Appearance and Identification

The hanging man appears with very recognizable features on a price chart. It has a small body located at the top, while the lower part has a long wick extending downward. The upper wick is almost nonexistent or very short, creating a shape that resembles a person hanging.

This difference between the upper and lower parts of the hanging man is key for investors to identify this pattern. The long lower wick reflects strong selling pressure during the session, while the close near the open indicates buying support at the end of the session.

Formation During Trading

The hanging man forms when the market is in a continuous uptrend. During a specific trading session, the price opens at a certain level, then weakens significantly—this is when investors start selling.

However, before the session ends, buying support kicks in, pushing the price back toward the initial open level.

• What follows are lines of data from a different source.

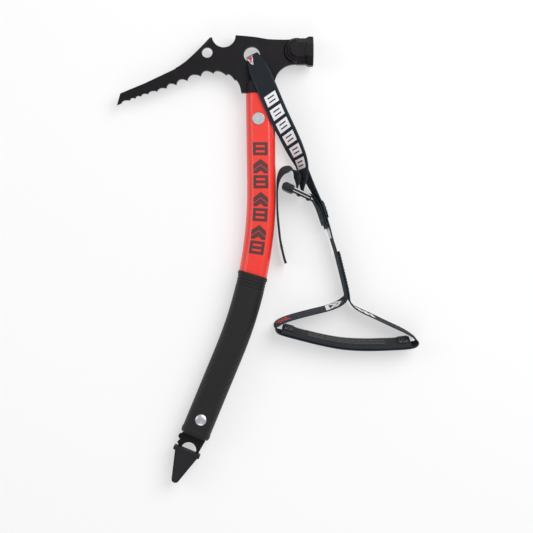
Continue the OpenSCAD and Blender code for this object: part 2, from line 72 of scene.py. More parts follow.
# ---------------------------------------------------------------- node kit
class Net:
    """A material's node tree, built with short calls."""

    def __init__(self, name):
        self.m = bpy.data.materials.new(name)
        self.m.use_nodes = True
        self.t = self.m.node_tree
        self.b = self.t.nodes["Principled BSDF"]

    def n(self, kind, props=None, **inputs):
        node = self.t.nodes.new(kind)
        for k, v in (props or {}).items():
            setattr(node, k, v)
        for k, v in inputs.items():
            key = int(k[1:]) if k[0] == "i" and k[1:].isdigit() else k
            self.put(node.inputs[key], v)
        return node

    def put(self, socket, value):
        if isinstance(value, bpy.types.NodeSocket):
            self.t.links.new(value, socket)
        else:
            socket.default_value = value

    def math(self, op, a, b=0.0, c=0.0):
        return self.n("ShaderNodeMath", {"operation": op}, i0=a, i1=b, i2=c).outputs[0]

    def vmath(self, op, a, b=(0, 0, 0)):
        return self.n("ShaderNodeVectorMath", {"operation": op}, i0=a, i1=b)

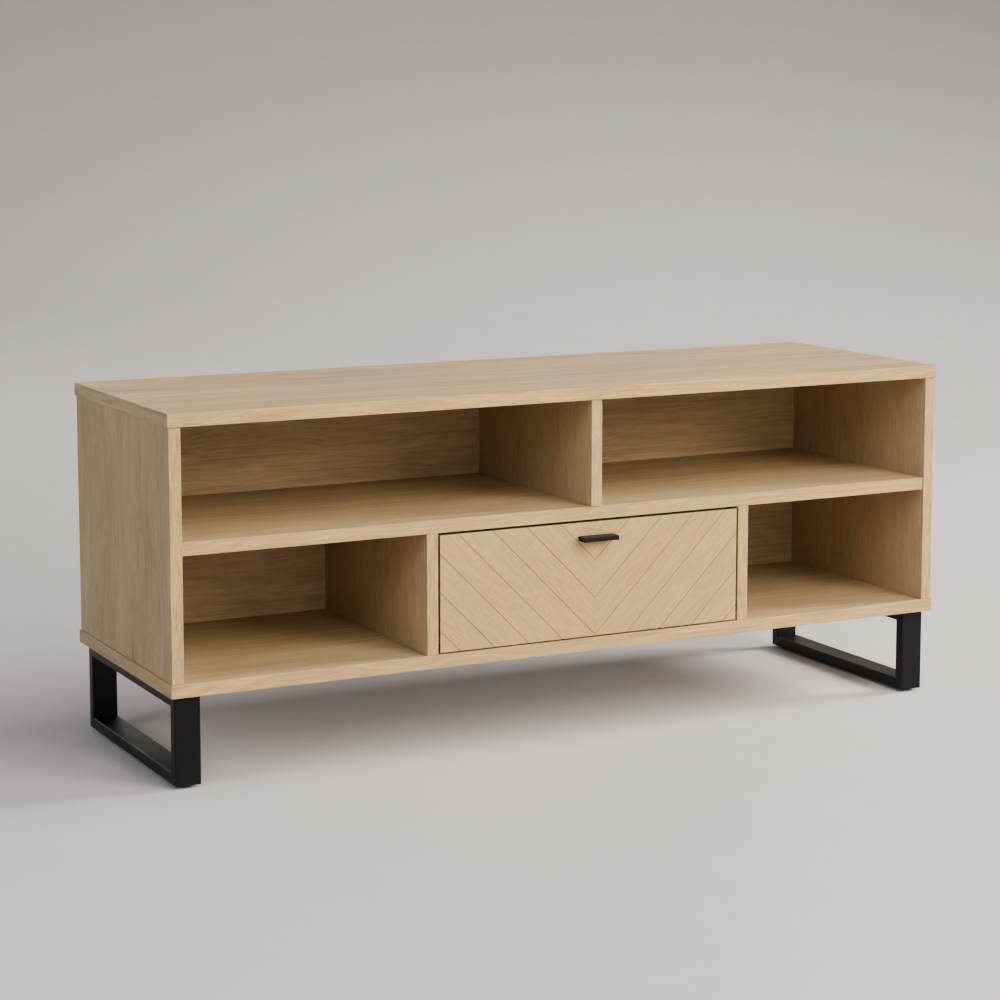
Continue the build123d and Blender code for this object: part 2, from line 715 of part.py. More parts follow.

This creates a symbolic long lower wick—an indication of a “battle” between sellers (those dumping the price) and buyers (those supporting the price) within the same session. When the hanging man appears, it is an early warning sign of weakening bullish momentum.

Prediction Accuracy for Reversal

According to a study published by the Financial Market Research Center at Vanderbilt University in the report “Candlestick Patterns and Their Statistical Significance in Financial Markets,” the hanging man has been proven to be a highly reliable reversal predictor. The study found that the hanging man pattern has about a 59% success rate in forecasting a shift from an uptrend to a downtrend.

This success rate not only confirms the usefulness of the hanging man but also emphasizes the need for traders to combine it with other analytical tools to improve accuracy. Nonetheless, the 59% predictive capability of this pattern holds significant practical value in risk management and timing trades.